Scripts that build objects
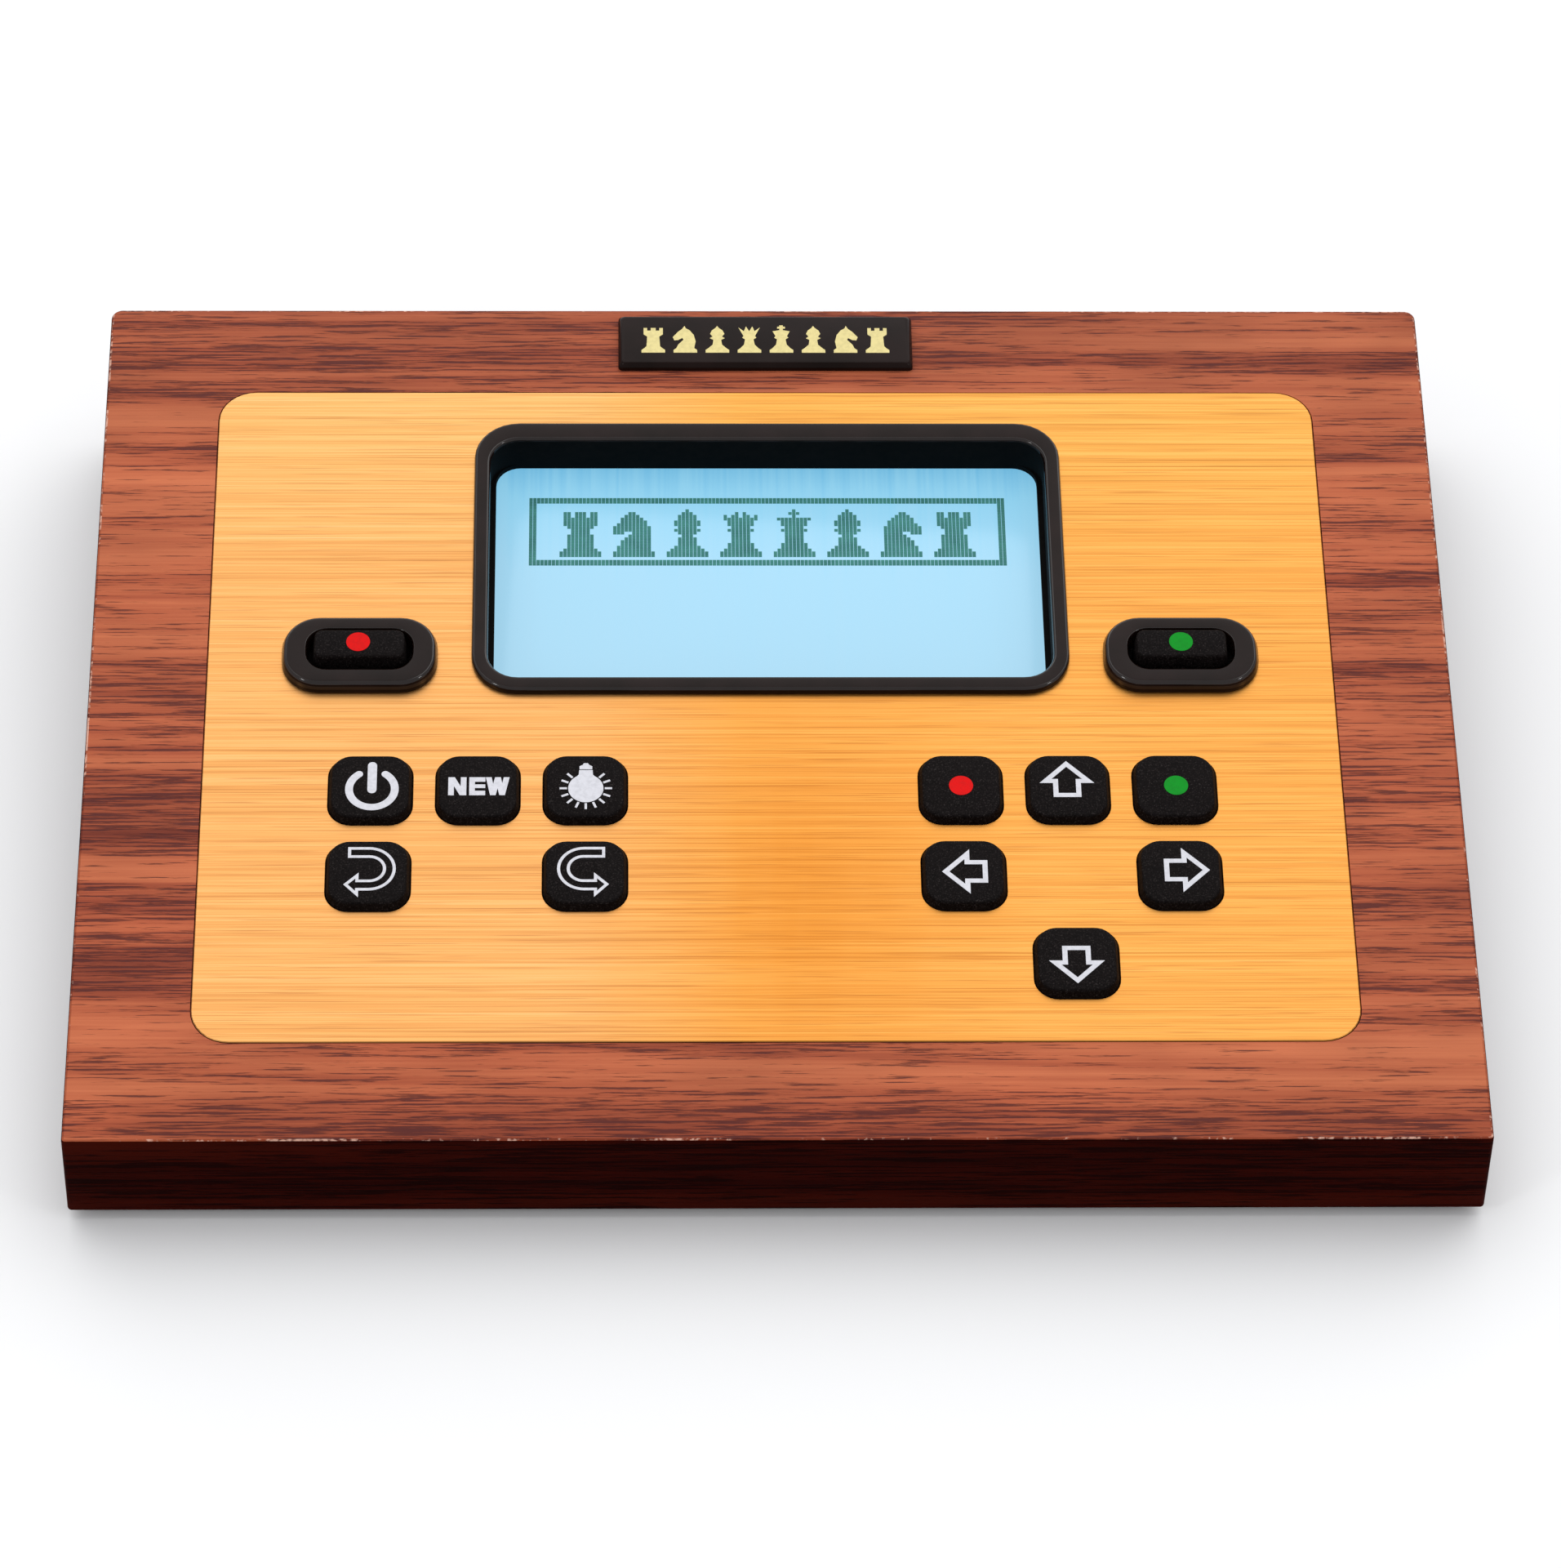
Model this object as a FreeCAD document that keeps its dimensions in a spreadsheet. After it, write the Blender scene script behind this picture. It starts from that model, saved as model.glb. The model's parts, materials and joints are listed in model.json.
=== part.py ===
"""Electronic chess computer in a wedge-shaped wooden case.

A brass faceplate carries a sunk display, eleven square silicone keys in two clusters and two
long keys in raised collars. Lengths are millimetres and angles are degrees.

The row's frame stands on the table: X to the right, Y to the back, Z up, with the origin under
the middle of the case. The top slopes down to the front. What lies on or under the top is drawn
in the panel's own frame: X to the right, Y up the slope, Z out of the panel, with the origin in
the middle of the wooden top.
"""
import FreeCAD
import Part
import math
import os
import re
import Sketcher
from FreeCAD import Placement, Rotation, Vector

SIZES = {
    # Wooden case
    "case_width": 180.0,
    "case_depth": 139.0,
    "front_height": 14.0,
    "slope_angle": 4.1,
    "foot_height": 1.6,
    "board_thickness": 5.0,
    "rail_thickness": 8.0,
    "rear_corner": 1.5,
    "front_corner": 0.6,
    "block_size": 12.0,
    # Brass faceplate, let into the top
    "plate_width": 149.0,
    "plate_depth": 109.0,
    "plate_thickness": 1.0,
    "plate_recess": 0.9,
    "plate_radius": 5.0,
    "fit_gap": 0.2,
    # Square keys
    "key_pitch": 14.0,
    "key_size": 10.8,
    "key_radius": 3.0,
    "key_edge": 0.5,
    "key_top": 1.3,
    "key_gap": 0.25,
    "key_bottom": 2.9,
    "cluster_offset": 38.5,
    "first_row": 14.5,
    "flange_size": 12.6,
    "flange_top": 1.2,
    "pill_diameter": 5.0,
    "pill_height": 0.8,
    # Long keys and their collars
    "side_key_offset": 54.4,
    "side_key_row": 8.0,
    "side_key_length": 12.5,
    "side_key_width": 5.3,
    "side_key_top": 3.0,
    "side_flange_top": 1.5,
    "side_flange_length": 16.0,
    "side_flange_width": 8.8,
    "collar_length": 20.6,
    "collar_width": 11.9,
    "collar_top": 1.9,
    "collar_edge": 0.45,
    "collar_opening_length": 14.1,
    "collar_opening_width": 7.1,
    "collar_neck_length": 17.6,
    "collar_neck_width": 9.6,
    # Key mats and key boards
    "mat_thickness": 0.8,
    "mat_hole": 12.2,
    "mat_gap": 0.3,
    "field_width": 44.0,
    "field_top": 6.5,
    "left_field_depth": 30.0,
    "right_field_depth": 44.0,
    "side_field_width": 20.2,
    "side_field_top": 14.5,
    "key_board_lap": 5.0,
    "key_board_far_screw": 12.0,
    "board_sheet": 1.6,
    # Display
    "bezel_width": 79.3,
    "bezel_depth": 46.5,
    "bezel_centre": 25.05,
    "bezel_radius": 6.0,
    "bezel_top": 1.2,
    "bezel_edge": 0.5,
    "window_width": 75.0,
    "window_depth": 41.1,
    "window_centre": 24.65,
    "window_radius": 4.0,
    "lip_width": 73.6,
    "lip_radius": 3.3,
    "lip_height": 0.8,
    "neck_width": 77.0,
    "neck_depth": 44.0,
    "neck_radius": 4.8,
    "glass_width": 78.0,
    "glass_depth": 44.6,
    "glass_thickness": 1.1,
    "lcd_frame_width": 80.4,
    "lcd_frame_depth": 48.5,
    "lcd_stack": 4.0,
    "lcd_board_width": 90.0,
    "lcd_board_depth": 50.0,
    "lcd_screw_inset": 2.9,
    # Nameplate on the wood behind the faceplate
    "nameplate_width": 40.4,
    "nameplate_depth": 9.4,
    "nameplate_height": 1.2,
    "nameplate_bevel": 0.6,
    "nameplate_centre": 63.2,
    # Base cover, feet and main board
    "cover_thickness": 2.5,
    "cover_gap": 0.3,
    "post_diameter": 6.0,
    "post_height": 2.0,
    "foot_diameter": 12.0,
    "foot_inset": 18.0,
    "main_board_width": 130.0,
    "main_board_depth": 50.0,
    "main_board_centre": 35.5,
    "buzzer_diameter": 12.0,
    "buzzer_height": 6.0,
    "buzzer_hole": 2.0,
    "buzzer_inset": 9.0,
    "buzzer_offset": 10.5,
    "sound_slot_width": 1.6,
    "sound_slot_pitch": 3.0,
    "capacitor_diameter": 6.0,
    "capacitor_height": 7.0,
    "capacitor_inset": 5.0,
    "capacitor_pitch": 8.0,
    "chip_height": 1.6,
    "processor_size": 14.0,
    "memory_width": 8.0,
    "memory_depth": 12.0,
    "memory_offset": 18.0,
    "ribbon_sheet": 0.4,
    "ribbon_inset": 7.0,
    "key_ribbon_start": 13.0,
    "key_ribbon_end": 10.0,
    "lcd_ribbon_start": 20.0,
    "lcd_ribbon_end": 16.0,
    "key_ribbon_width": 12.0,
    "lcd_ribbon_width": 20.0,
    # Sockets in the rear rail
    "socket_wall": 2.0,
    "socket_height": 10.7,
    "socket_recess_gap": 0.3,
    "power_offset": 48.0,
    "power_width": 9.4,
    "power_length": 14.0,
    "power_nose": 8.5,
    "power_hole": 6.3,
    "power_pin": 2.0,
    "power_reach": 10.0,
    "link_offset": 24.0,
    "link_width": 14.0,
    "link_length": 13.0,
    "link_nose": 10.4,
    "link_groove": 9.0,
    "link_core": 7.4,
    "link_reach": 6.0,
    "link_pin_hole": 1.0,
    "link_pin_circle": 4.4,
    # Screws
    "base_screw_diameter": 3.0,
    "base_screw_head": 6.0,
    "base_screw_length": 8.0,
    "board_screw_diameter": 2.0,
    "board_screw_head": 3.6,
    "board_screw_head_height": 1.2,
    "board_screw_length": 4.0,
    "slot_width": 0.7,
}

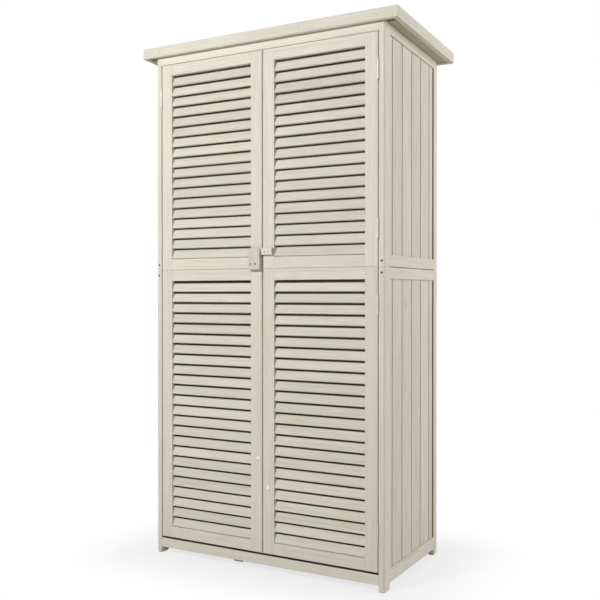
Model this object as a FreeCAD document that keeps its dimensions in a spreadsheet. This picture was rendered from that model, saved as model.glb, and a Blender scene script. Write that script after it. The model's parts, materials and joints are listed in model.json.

**Your instructions:** State the number of lines in this listing that contain the string "behind", and add nothing else.

**Task output:** 2